Figure 3.9: Fire can be devastating and take decades to recover

Figure 3.10: Fire in built-up areas however results in massive cost.

We usually classify soil as an abiotic component of the environment, but it does not consist only of weathered rock. It includes rock remnants, gases, water, dissolved inorganic salts, living organisms and their remains. It is home to two thirds of all living species on earth, including bugs, bacteria, fungus, and many other organisms. It thus consists of much more than weathered rock and could be classified as either biotic or abiotic part of the environment.

Humans depend totally on the abiotic elements of nature. But none of these can be utilized without energy. All activities require energy. This we basically access by means of the food that we eat. But, because of our insatiable hunger for progress we extract huge amounts of energy from limited fossil resources. Therefore the environmental crisis could be referred to as an ‘energy’ crisis.

In pre-historic times plant and animal material (latent energy) had been fossilized in the form of coal, oil, or gas deposits. Now these energy resources that had been accumulating over millions of years are being utilized rapidly by people across the globe for transport and the generation of electricity.  

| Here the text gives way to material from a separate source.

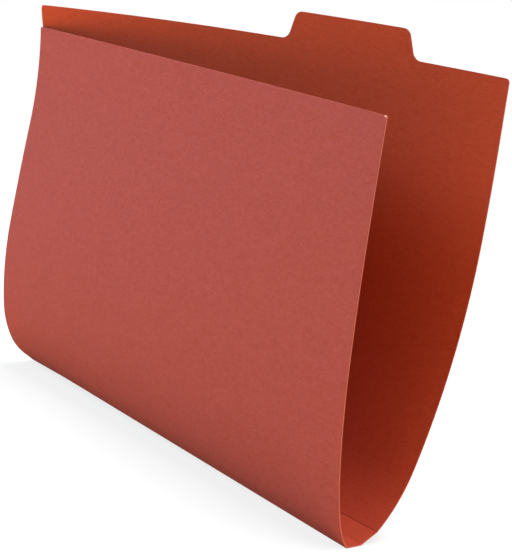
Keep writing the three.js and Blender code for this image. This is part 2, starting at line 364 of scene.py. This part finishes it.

However, the by-products of these energy sources, have many negative impacts on the health of people and the rest of the environment. The air is being polluted with an overabundance of carbon-dioxide, methane, lead particles, and other harmful gases which also pollutes soil and water systems.

Figure 3.11: The energy we require for progress is currently mostly derived from coal.

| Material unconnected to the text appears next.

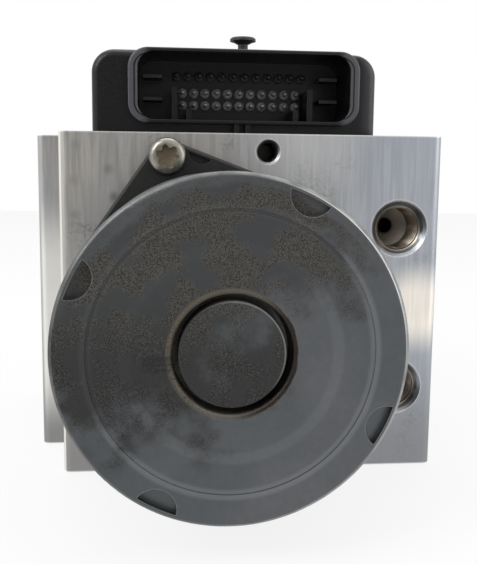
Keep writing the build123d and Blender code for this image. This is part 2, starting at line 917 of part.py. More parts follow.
with BuildPart() as pump_seals:
    for direction in (1, -1):
        seal_plane = Plane(
            origin=(motor_x, pump_y, motor_height + direction * sleeve_end), z_dir=(0, 0, direction)
        )
        with BuildSketch(seal_plane):
            Circle(sleeve_radius)
            Circle(piston_radius + running_gap, mode=Mode.SUBTRACT)
        extrude(amount=pump_seal_width)
export(pump_seals, "pump_seals")

# ---------------------------------------------------------------- accumulators

for side, height in zip(("lower", "upper"), accumulator_heights):
    mouth = Plane(origin=(step_x, accumulator_y, height), x_dir=(0, -1, 0), z_dir=(-1, 0, 0))
    piston_floor = mouth.offset(-(accumulator_depth - seat_gap))
    with BuildPart() as accumulator_piston:
        with BuildSketch(piston_floor):
            Circle(accumulator_radius - running_gap)
        extrude(amount=accumulator_piston_length)
        with BuildSketch(piston_floor.offset(accumulator_piston_wall)):
            Circle(accumulator_radius - accumulator_piston_wall)
        extrude(amount=accumulator_piston_length, mode=Mode.SUBTRACT)
        with BuildSketch(piston_floor.offset(accumulator_piston_length / 2)):
            Circle(accumulator_radius)
            Circle(accumulator_radius - accumulator_seal_height, mode=Mode.SUBTRACT)
        extrude(amount=accumulator_piston_wall, mode=Mode.SUBTRACT)
    export(accumulator_piston, f"accumulator_piston_{side}")

    with BuildPart() as accumulator_seal:
        with BuildSketch(piston_floor.offset(accumulator_piston_length / 2)):
            Circle(accumulator_radius - running_gap)
            Circle(accumulator_radius - accumulator_seal_height, mode=Mode.SUBTRACT)
        extrude(amount=accumulator_piston_wall)
    export(accumulator_seal, f"accumulator_seal_{side}")

    with BuildPart() as accumulator_cap:
        with BuildSketch(mouth.offset(-accumulator_cap_depth)):
            Circle(accumulator_cap_radius)
        extrude(amount=accumulator_cap_depth - open_gap)
        with BuildSketch(mouth.offset(-accumulator_cap_depth)):
            Circle(accumulator_radius - open_gap)
        extrude(amount=-accumulator_cap_lip)
        with BuildSketch(mouth.offset(-open_gap)):
            Circle(accumulator_cap_dish_radius)
        extrude(amount=-accumulator_cap_dish_depth, mode=Mode.SUBTRACT)
    export(accumulator_cap, f"accumulator_cap_{side}")

    spring_start = accumulator_depth - seat_gap - accumulator_piston_wall
    spring_finish = accumulator_cap_depth + accumulator_cap_lip
    accumulator_spring = coil_spring(
        mouth.offset(-spring_start),
        spring_start - spring_finish,
        accumulator_spring_radius,
        accumulator_spring_wire,
        accumulator_spring_turns,
    )
    export(accumulator_spring, f"accumulator_spring_{side}")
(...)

All-in-all, it suppresses the proper functioning of ecosystems, creating unhealthy living conditions, and global warming that is changing the climate of the world. We know the negative impact that the usage of fossil fuels have on our life-sustaining environment. There are environmentally friendly energy alternatives already developed. For as long as we refuse to adjust our pace of development in line with our capacity to generate clean energy, we will remain on a downward spiral of environmental neglect and self-destruction.

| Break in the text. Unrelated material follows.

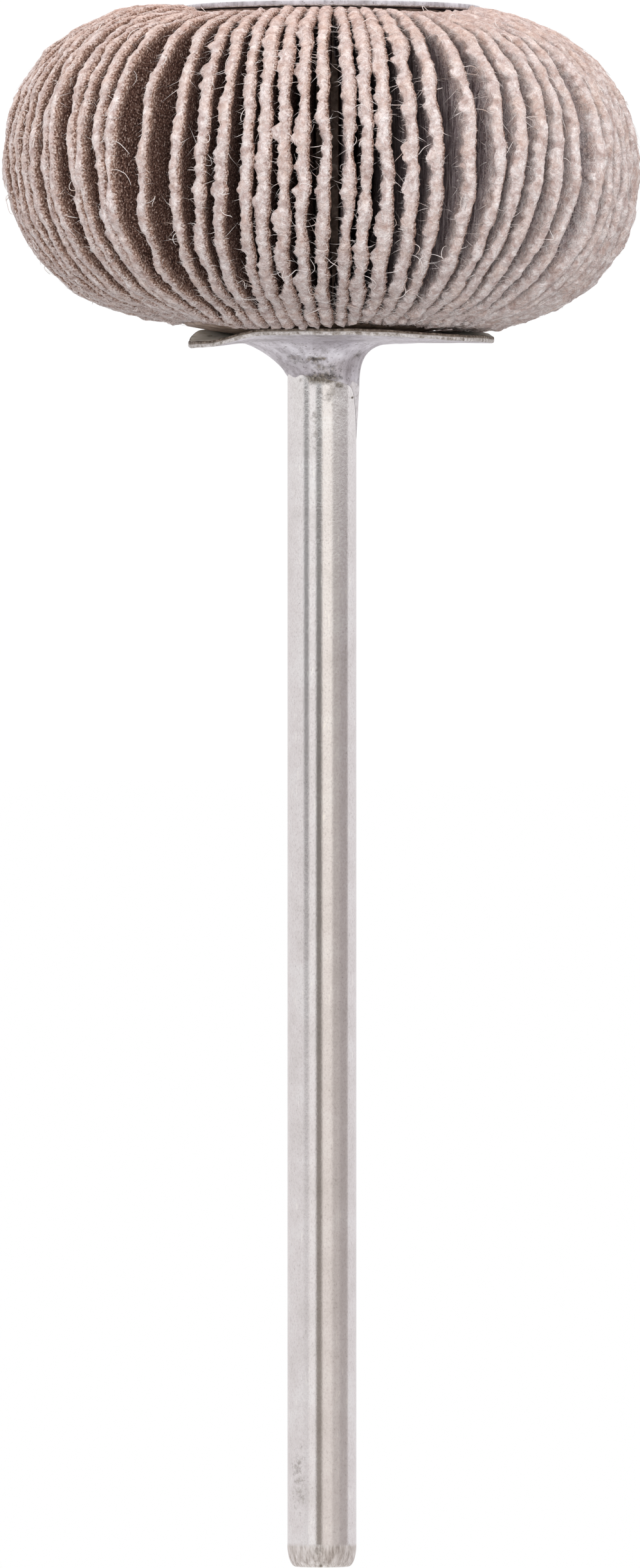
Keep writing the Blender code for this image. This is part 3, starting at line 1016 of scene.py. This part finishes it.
def buildHub():
    edge, radius, bore = hub["edge"], hub["radius"], hub["bore"]
    low, high = hub["front"] + edge, hub["rear"] - edge
    section = [(0, hub["front"]), (radius - edge, hub["front"])]
    section += [(radius, low + (high - low) * step / hub["rings"]) for step in range(hub["rings"] + 1)]
    section += [(radius - edge, hub["rear"]), *hub["crown"], (bore, hub["crown"][-1][1]),
                (bore, hub["boreFloor"]), (0, hub["boreFloor"])]
    bm = spinSection(section, hub["facets"], False)
    for vert in bm.verts:
        if hypot(vert.co.x, vert.co.y) > radius - 0.01:
            vert.co.xy *= 1 + hub["ridges"] * cos(atan2(vert.co.y, vert.co.x) * flaps["count"])
    finishPiece(bm, "hub_core", "flap_pack", [castResin("epoxy resin, cast")], 40)


buildHub()
print("hub ready")


# Loose lint: short fuzz on every edge, and longer curly threads in the gaps
lint = {
    "seed": 11,
    "fuzzPerFlap": 820,
    "fuzzLength": (0.16, 0.7),
    "fuzzShort": 2.2,
    "fuzzMatted": 1.5,
    "fuzzLift": (-0.2, 0.6),
    "fuzzThick": 0.032,
    "fuzzBend": 1.1,
    "woolly": 0.3,
    "threadsPerFlap": 6,
    "threadLength": (0.7, 2.2),
    "threadThick": 0.034,
    "threadStep": 0.12,
    "threadCurl": 2.4,
    "threadRise": 0.12,
    "proud": 1.01,
    "lowest": 0.06,
}


def cottonLint(name):
    # Loose cotton fibre, pulled: matt, pinkish white, a few hairs rust-tinted by grit dust
    return cloudyMaterial(name, (0.9, 3, 0.6), (
        (0.34, "d3bdb1"), (0.44, "e0d5d1"), (0.62, "f0e9e7")), Roughness=0.9, Specular_IOR_Level=0.2)


def keepInside(point):
    # A fibre may stand only a little proud of the flaps' worn outline
    reach = hypot(point.x, point.y)
    room = flaps["wheelRadius"] - flaps["shoulderRadius"]
    middle = wheelMiddle - point.x * tan(radians(flaps["tilt"]))
    power = flaps["roundness"]
    share = max(reach - flaps["shoulderRadius"], 0) / room
    rise = (point.z - middle) / (flaps["width"] / 2)
    over = (share ** power + abs(rise) ** power) ** (1 / power)
    if over > lint["proud"]:
        inside = lint["proud"] / over
        point.z = middle + (point.z - middle) * inside
        point.xy *= 1 - share * (1 - inside) * room / reach
    point.z = max(point.z, lint["lowest"])
    return point


def fuzzShapes():
    # Two pointed hairs of length 1 along Z to copy: a straight one, and one that bends halfway
    shapes = []
    for bend in (0, lint["fuzzBend"]):
        bm = bmesh.new()
        bmesh.ops.create_cone(bm, cap_ends=True, segments=3, radius1=0.5, radius2=0, depth=1)
        bmesh.ops.remove_doubles(bm, verts=bm.verts, dist=0.001)
        bmesh.ops.translate(bm, verts=bm.verts, vec=(0, 0, 0.5))
        if bend:
            bmesh.ops.bisect_plane(bm, geom=bm.verts[:] + bm.edges[:] + bm.faces[:],
                                   plane_co=(0, 0, 0.5), plane_no=(0, 0, 1))
        mesh = toMesh(bm, "hair")
        shapes.append((mesh, [tuple(vert.co) for vert in mesh.vertices], bend))
    return shapes


def looseWay(chance):
    return Vector((chance.uniform(-1, 1), chance.uniform(-1, 1), chance.uniform(-1, 1)))


def growFuzz(bm, cloth, shapes, chance):
    # Hairs start on the worn part of the flaps, where their mesh says that there is lint
    share = [item.value for item in cloth.attributes["lint"].data]
    woolly = [face for face in cloth.polygons
              if sum(share[index] for index in face.vertices) > lint["woolly"] * len(face.vertices)]
    shortest, longest = lint["fuzzLength"]
    squash = (2 * flaps["wheelRadius"] / flaps["width"]) ** 2
    # It is thickest beside the flange
    thick = [1 + lint["fuzzMatted"] * smoothStep(face.center.z / mm, (13, 14.4)) for face in woolly]
    for face in chance.choices(woolly, thick, k=flaps["perPiece"] * lint["fuzzPerFlap"]):
        normal = face.normal.copy()
        # Hairs lie flat at the wheel's outside and reach into the gaps between the flaps
        place = face.center / mm
        out = Vector((place.x, place.y, (place.z - wheelMiddle) * squash)).normalized()
        heading = normal * chance.uniform(*lint["fuzzLift"]) + looseWay(chance)
        heading = (heading - out * max(heading.dot(out), 0) * 0.9).normalized()
        mesh, points, bend = chance.choice(shapes)
        length = shortest
        if bend:
            length += (longest - shortest) * chance.random() ** lint["fuzzShort"]
        start = place - normal * 0.02
        side = heading.orthogonal().normalized() * lint["fuzzThick"]
        other = heading.cross(side)
        curve = looseWay(chance) * bend * length
        curve -= out * max(curve.dot(out), 0)
        placed = []
        for x, y, z in points:
            placed.extend(keepInside(start + side * x + other * y + heading * z * length + curve * z * z))
        mesh.vertices.foreach_set("co", placed)
        bm.from_mesh(mesh)


def growThread(curve, line, chance):
    place, outward, across = line[chance.randrange(12, len(line) - 12)]
    axial = across.cross(outward)
    heading = across * chance.choice((-1, 1)) + axial * chance.uniform(-1.2, 1.2)
    heading = (heading + outward * chance.uniform(-0.8, 0)).normalized()
    twist = looseWay(chance)
    length = chance.uniform(*lint["threadLength"])
    point = place - outward * 0.05
    points = [point.copy()]
    for _ in range(max(int(length / lint["threadStep"]), 4)):
        turned = heading.cross(twist) * lint["threadCurl"] * lint["threadStep"]
        heading = (heading + turned).normalized()
        twist = twist + looseWay(chance) * 0.35
        point = point + heading * lint["threadStep"]
        # Threads lie in the gaps and hardly rise above the wheel's outline
        above = (point - place).dot(outward) - lint["threadRise"]
        point = point - outward * max(above, 0)
        points.append(keepInside(point.copy()))
    # Thickest in the middle, finer at both ends
    spline = curve.splines.new("POLY")
    last = len(points) - 1
    spline.points.add(last)
    for index, point in enumerate(points):
        spline.points[index].co = (*point, 1)
        spline.points[index].radius = lint["threadThick"] / 2 * (1 - 0.55 * (2 * index / last - 1) ** 2)


def growThreads(name, material, chance):
    # The curve is only a tool: its tubes become the piece's mesh
    curve = bpy.data.curves.new("threads", "CURVE")
    curve.dimensions = "3D"
    curve.bevel_depth = 1
    curve.bevel_resolution = 0
    curve.use_fill_caps = True
    for line in flapEdges:
        for _ in range(lint["threadsPerFlap"]):
            growThread(curve, line, chance)
    tool = addObject(name + "_tool", curve)
    mesh = bpy.data.meshes.new_from_object(tool.evaluated_get(bpy.context.evaluated_depsgraph_get()))
    mesh.name = name
    mesh.materials.clear()
    bpy.data.objects.remove(tool, do_unlink=True)
    bpy.data.curves.remove(curve)
    dressPiece(mesh, name, "flap_pack", [material])


def buildLint():
    chance = random.Random(lint["seed"])
    cotton = cottonLint("cotton fibre, loose")
    shapes = fuzzShapes()
    for piece in flapPieces:
        bm = bmesh.new()
        growFuzz(bm, piece.data, shapes, chance)
        name = piece.name.replace("flaps", "fuzz")
        dressPiece(toMesh(bm, name), name, "flap_pack", [cotton])
    for mesh, _, _ in shapes:
        bpy.data.meshes.remove(mesh)
    growThreads("loose_threads", cotton, chance)


buildLint()
print("lint ready")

Figure 3.12: Out arrogant attitude of being  the dominant apex of nature  must change from an EGO-mindset to one of merely being  an ECO-sensitive link in the system of life.

The message is clear: because of our behaviour many of the building blocks of ecosystems are being jeopardized, and our very own existence is on the line. The sooner we learn and adapt to the directives of nature, the sooner we will be able to survive the looming environmental crisis.

The Worldwide Fund for Nature (WWF) has stated that one of the main reasons for the continued environmental deterioration is that people in general fail to recognize the value of services that ecosystems provide to the human population. As “ecological dominant” we are exploiting these to the point of exhaustion for our own comfort instead of slotting in harmoniously as part of the system. We should not consider ourselves as more important than any specie and should not claim any special privileges. Nature is not just there for us. We are also a part of nature.

“When the animals come to us,
asking for our help,
will we know what they are saying?
When the plants speak to us
in their delicate language,
will we be able to answer them?
When the planet herself
sings to us in our dreams,
will we be able to wake ourselves, and act?”
— Gary Lawless

The new science of biomimicry teaches that humans should look at nature for directives in their technological development. “Nature knows best.

And the Bible also echoes…

“..ask the animals, and they will teach you,
    or the birds in the sky, and they will tell you;
 or speak to the earth, and it will teach you,
    or let the fish in the sea inform you”.

 (From the Bible: Job 12 v 7)

Figure 3.13: Ecosystems suffer as a result of unsustainable human-induced practices like the indiscriminate hunting of the scaly anteater.